I recently gave a lecture covering a study that demonstrated that when women view commercials that show a stereotypical depiction of women (for example, concerned about her weight) it has a domino effect in the mind that leads other stereotypes to be “activated.” This doesn’t mean they think “Oh yeah! And women are bad at math, can’t drive, should do all the cleaning and cooking,” etc. But the thoughts bubble up closer the surface than they normally are. Mind you they are thoughts, almost like reminders of what other people think, not beliefs in what women are actually like.

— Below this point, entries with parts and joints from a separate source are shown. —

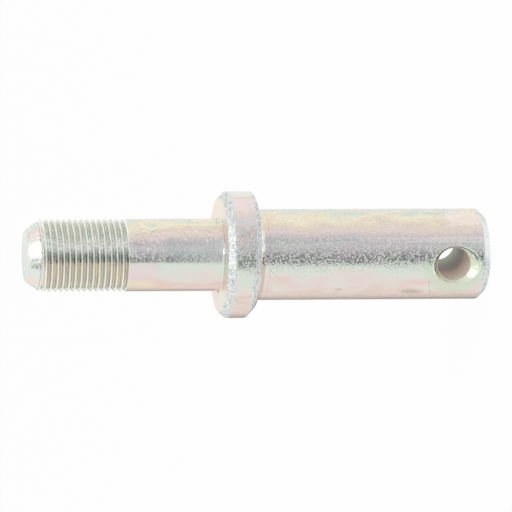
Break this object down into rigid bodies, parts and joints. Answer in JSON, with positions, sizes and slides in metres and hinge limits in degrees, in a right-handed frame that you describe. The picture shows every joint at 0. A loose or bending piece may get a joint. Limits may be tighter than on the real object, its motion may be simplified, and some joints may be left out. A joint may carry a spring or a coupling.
{
  "type": "tiller pin",
  "caption": "Turned steel linkage pin with a threaded stud, a chamfered round collar and a larger plain pin cross drilled and countersunk near its end for a linch pin.",
  "frame": {"origin": "centre of the plain pin's flat end face, on which the part stands", "axes": "+Z along the pin's axis from the plain end to the threaded stud's end, Y along the cross hole"},
  "size_m": [0.039, 0.039, 0.143],
  "materials": {
    "zinc_plated_steel": "zinc plated with a pale iridescent passivate over fine turning marks"
  },
  "bodies": {
    "root": {"tiller_pin": "zinc_plated_steel"}
  },
  "joints": []
}
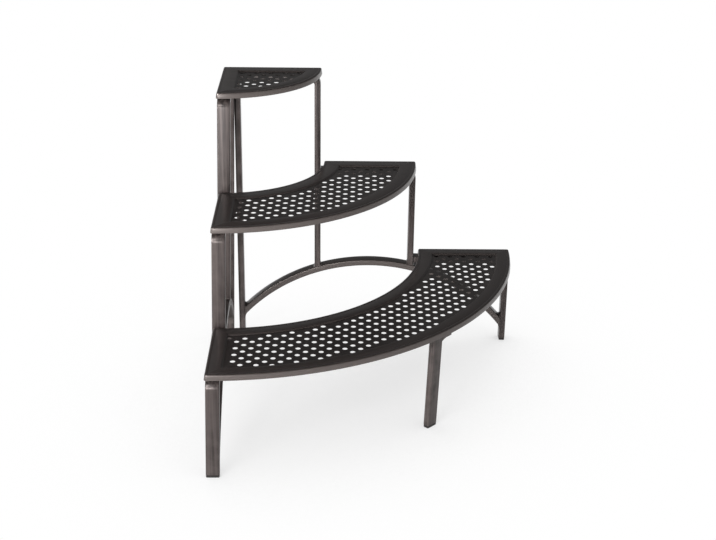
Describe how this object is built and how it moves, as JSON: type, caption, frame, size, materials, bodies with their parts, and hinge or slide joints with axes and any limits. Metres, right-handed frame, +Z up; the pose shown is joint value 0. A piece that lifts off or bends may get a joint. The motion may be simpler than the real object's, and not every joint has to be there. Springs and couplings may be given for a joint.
{
  "type": "tiered plant stand",
  "caption": "Quarter-round corner plant stand: stepped fan-shaped shelves of perforated sheet on bent rectangular tube frames with arched braces.",
  "frame": {"origin": "centre of the stand's footprint on the floor", "axes": "+Z up; the square corner is at -X +Y, the right arm runs along +X and the left arm along -Y"},
  "size_m": [0.6218, 0.6228, 0.607],
  "materials": {
    "painted_metal": "satin",
    "perforated_sheet": "satin",
    "foot_plastic": "matte"
  },
  "bodies": {
    "root": {"top_shelf_rim": "painted_metal", "top_shelf_sheet": "perforated_sheet", "middle_shelf_rim": "painted_metal", "middle_shelf_sheet": "perforated_sheet", "bottom_shelf_rim": "painted_metal", "bottom_shelf_sheet": "perforated_sheet", "right_corner_post": "painted_metal", "right_upper_bent_tube": "painted_metal", "right_middle_bent_tube": "painted_metal", "right_end_leg_tube": "painted_metal", "right_arch_tube": "painted_metal", "right_corner_foot": "foot_plastic", "right_end_foot": "foot_plastic", "left_corner_post": "painted_metal", "left_upper_bent_tube": "painted_metal", "left_middle_bent_tube": "painted_metal", "left_end_leg_tube": "painted_metal", "left_arch_tube": "painted_metal", "left_corner_foot": "foot_plastic", "left_end_foot": "foot_plastic", "middle_leg_tube": "painted_metal", "middle_leg_bracket": "painted_metal", "middle_leg_foot": "foot_plastic"}
  },
  "joints": []
}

This leads to VERY REAL consequences for these women, including being less likely to feel they are good enough for a leadership position in a later questionnaire that they don’t even know has anything to do with the commercials they just watched. It basically shook their confidence in being the strong, confident women they could be. Women who had watched counterstereotypical commercials had no problem feeling like they could take on leadership positions. If you want to see the research click here.
I have a feeling Special K is single handedly killing the confidence of thousands of women in this country.
Every summer, Special K rolls out their ad campaign that promises women that if they eat nothing but their products for two out of three meals for two weeks they WILL lose that inch that stands between them and…well…happiness. Above you can see the one from two years ago. This is what it looks like this year:
In case it’s hard to read the copy (whoa, I feel like I’m on Mad Men) it says: “Lose the cover-up/Show off your confidence.” However, the more problematic part is their guarantee: “Lose one inch from your waist in two weeks.”
Sounds good right? But look at that woman!! The ad implies that two weeks ago she had one more inch around that abnormally-thin-but-still-photoshopped-to-be-smaller waist of hers. And with that extra inch of ugly, space-taking body she should NOT have lost the cover up. She NEEDED the cover up. Luckily, she was smart enough to use up her precious mental energy on the ridiculous task that is figuring what you can and cannot eat on this stupid challenge.
But really, I should be fair. Special K is by no means the only company taking advantage of women’s self-esteem. Jenny Craig has this ad out:
Sara Rue tells us that because she lost 50 pounds: “Now I can do anything.” Really Sara? ANYTHING? I was going to make a list of all of the things you CAN’T do simply by losing weight (e.g. perform brain surgery) but it was never-ending. To imply that weight loss is a gateway to some sort of true happiness is horrible.
But I will tell you this, running a few miles does release endorphins into the brain. Hiking 7 miles in 6K altitude makes you feel like you can tackle all kinds of challenges, physical and mental. Strengthening your core via pilates makes you feel like you have a solid foundation (literally). This list could also be never-ending.
Maybe if we begin an annual fitness campaign for women right around summer (Nike, Adidas, where are you?) we can gain back the future leaders that Special K and Jenny Craig are currently robbing from us.